Potential avenues for legislation and extralegal solutions

In 2022, UNSW Law graduate Stephanie Tong, who presently works as a software engineer in legal technology, wrote a feature on the sexually abusive nature of pornographic deepfakes and the legal protections available to victims. Tong will be admitted to the Supreme Court of NSW next month.

She spoke to LSJ about the ongoing dilemma of dealing with deepfakes.

“A lot has changed since I conducted my study in 2022, even in this short period,” she said.

“The Taylor Swift deepfakes were available on X for 19 hours, were viewed 27 million times with 260,000 likes before the account that posted the deepfakes was suspended. It is important to note that this is far from the first incident.
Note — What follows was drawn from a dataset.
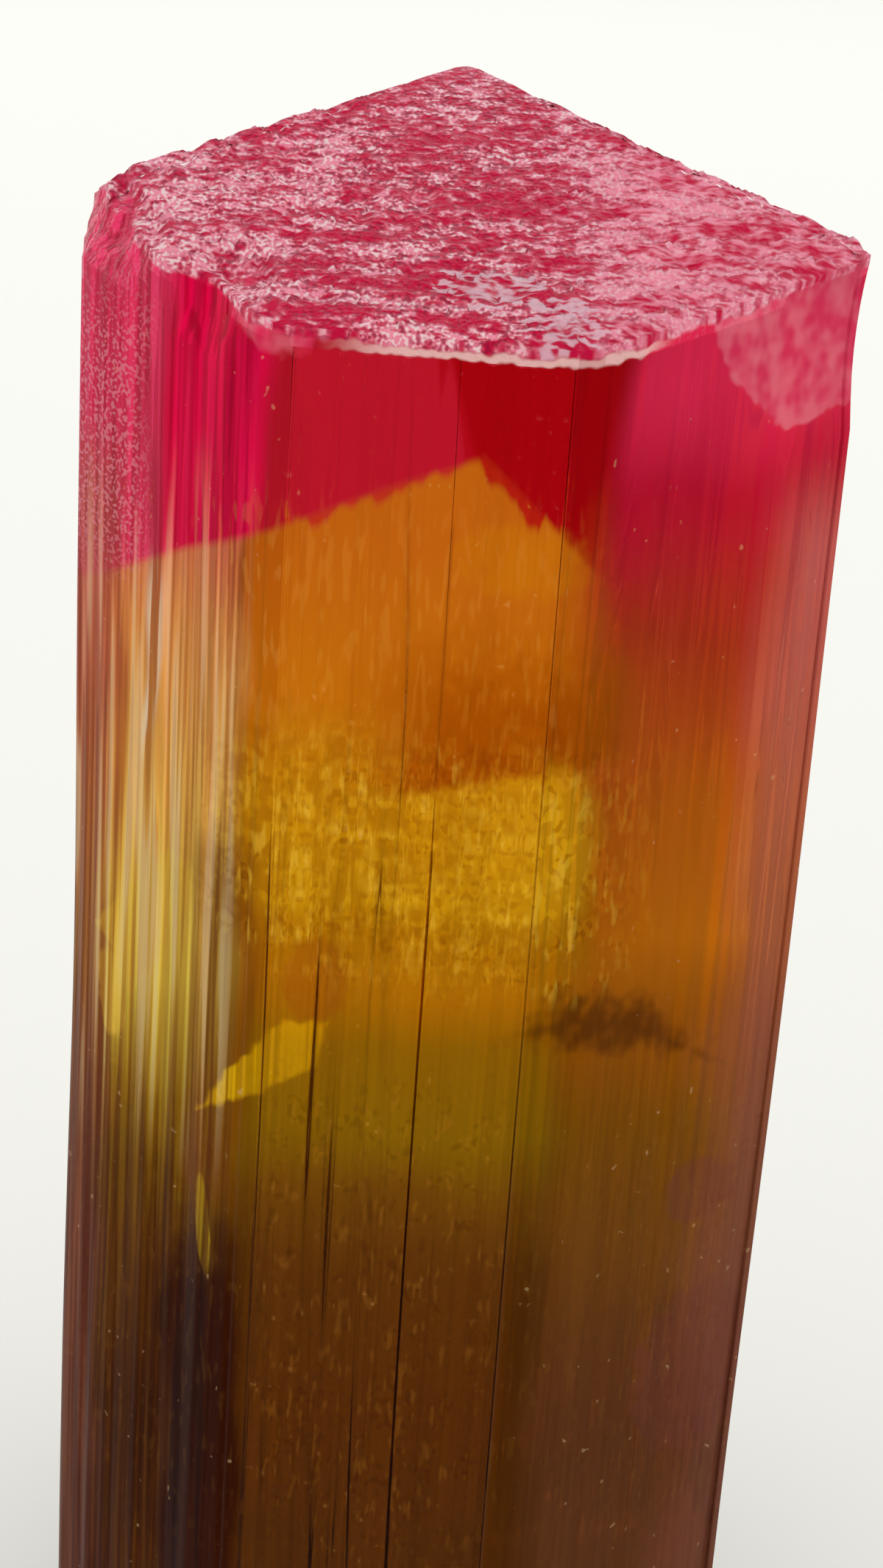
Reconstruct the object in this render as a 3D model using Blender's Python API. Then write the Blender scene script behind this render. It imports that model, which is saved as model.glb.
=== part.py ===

“[Teenage actress] Xochitl Gomez and her team tried to remove pornographic deepfakes of her earlier this year also, but she was unsuccessful in having those images removed.  So, despite X saying that it actively removes such material, this isn’t the case.”

Tong adds: “companies like X and TikTok should take active steps to identify and remove this material in a much responsive manner.”

“I talked quite little about deepfake detection in my paper, but recent studies have demonstrated that the accuracy of deepfake detection frameworks can be quite low, which means manual detection is necessary, which may not be sustainable due to the cost and capacity of the workforce required.”